Chris Jenkins recently posted a response to a discussion on IPWEA’S Ask Your Mates forum about the remaining useful lives of municipal assets. Chris is SPM Assets Technical Director and has had over 20 years of experience with these types of infrastructure assets. Rather than keeping this discussion within this closed forum, we are sharing it more widely with this post. It highlights the importance of better understanding the real physical (rather than financial) lives of assets and how statistical analysis techniques can provide great insights to just how long infrastructure assets can last. This evidence based approach can significantly lower long term renewal forecasts and significantly lower the funding projections to maintain a level of service (commonly referred to as lowering depreciation).
Has anyone worked with reviewing remaining useful lives of municipal assets? According to GRAP, we are required to review all municipal infrastructure assets in South Africa on a yearly basis and adjust their remaining useful life according to their current condition in that financial year. (Impairments as-well if it is required) We have done this for a few clients however the exercise is quite expensive and time consuming.
Does anyone have an easier and less time consuming method that can be used to do the remaining useful life review? A more statistical method that does not require the physical review of each asset, maybe more a small sample or subset of each asset class and extrapolate the results through all the infrastructure assets on the asset register. Is there a technique that has gone through an audit and the auditors agreed with the method and accepted it?

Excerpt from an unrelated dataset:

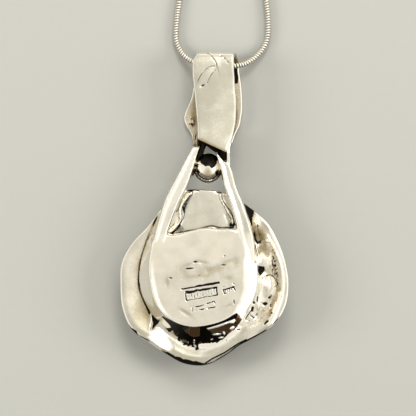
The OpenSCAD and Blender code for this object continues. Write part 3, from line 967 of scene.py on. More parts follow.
# Dark slope below the plate: its outline, the brown patches in it, the bright streak with the upper edge
# that its ledge rises to, and the bright flecks
# The slope's black and its brown patches are partly patina and partly painted dark reflection.
SLOPE = (
    (-8.1, -5.75), (-7.0, -6.25), (-6.0, -6.75), (-4.5, -7.35), (-3.0, -7.65), (-0.9, -7.5),
    (0.5, -7.45), (1.5, -7.2), (3.0, -6.6), (4.5, -6.0), (6.0, -5.2), (6.6, -5.8), (6.9, -7.0),
    (6.6, -8.5), (6.1, -8.0), (5.5, -8.5), (4.7, -8.9), (4.2, -9.5), (3.8, -10.2), (2.8, -10.3),
    (2.3, -11.0), (1.3, -11.3), (1.1, -10.8), (-0.9, -11.1), (-1.2, -12.3), (-2.3, -11.8), (-3.4, -11.5),
    (-4.3, -11.1), (-4.9, -10.5), (-5.7, -9.8), (-6.3, -9.1), (-7.2, -8.2), (-6.5, -8.0), (-6.7, -7.6),
    (-7.4, -6.85), (-8.1, -6.1),
)
SLOPE_BROWN_REFLECTION = (
    (((-4.6, -7.9), (-2.8, -7.85), (-1.0, -8.0), (-1.1, -9.6), (-2.2, -9.8), (-3.6, -9.1)), 0.35, 1.0),
    (((0.5, -8.4), (2.5, -7.9), (4.5, -7.4), (6.2, -7.5), (5.4, -8.1), (3.9, -8.9), (1.5, -9.0)), 0.45, 0.9),
    (((5.8, -7.5), (5.9, -6.3), (6.2, -5.7), (6.7, -6.2), (6.9, -7.2), (6.3, -7.7)), 0.25, 1.2),
    (((-6.3, -8.3), (-4.9, -9.0), (-3.5, -10.1), (-3.2, -11.0), (-4.6, -10.8), (-5.9, -9.6)), 0.35, 0.75),
)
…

Response posted by Chris Jenkins: This is a subject that is taxing all asset managers. There are many opinions about how a realistic life assessment can be achieved. At one extreme there is a view that each asset can be measured and its life projected based on measures like degradation of wall structure for pipes, or degradation of insulation for electrical equipment. At the other end as an industry we talk to each other and make a decision based on common opinion.
There is discussion that examining the metadata we accumulate in our asset systems will provide the answer. The reality is that the processes and influences on asset life are complex. We may have undertaken a detailed (and expensive) investigation for a specific asset where we know the consequences of failure represent a high risk, however extrapolation of that knowledge to the rest of the asset class is conjecture.
We are quite good at assessing typical and realistic asset replacement costs. We have not been good at assessing remaining lives. We are generally pessimistic and that pessimism has created high expectations of depreciation requirements with a lack of corresponding actual expenditure on renewal. This has eroded confidence at the finance end of the organisation. Thus we need to get better at understanding asset lives.
There is merit in the approach put forward by other comments within this forum. Taking known facts relating to assets (asset metadata) and developing a logical approach to assigning that knowledge to the remainder of the assets in that class will provide the basis for a sound assessment of asset lives. Using these approaches it rapidly becomes clear that assets tend to last a lot longer than our conservative assessments. Our conservative assessments are usually based on what we see – those assets that fail. We don’t see assets that have remained in service and are of great age. It is these assets, usually in the majority, that should be considered in our assessment of typical asset lives.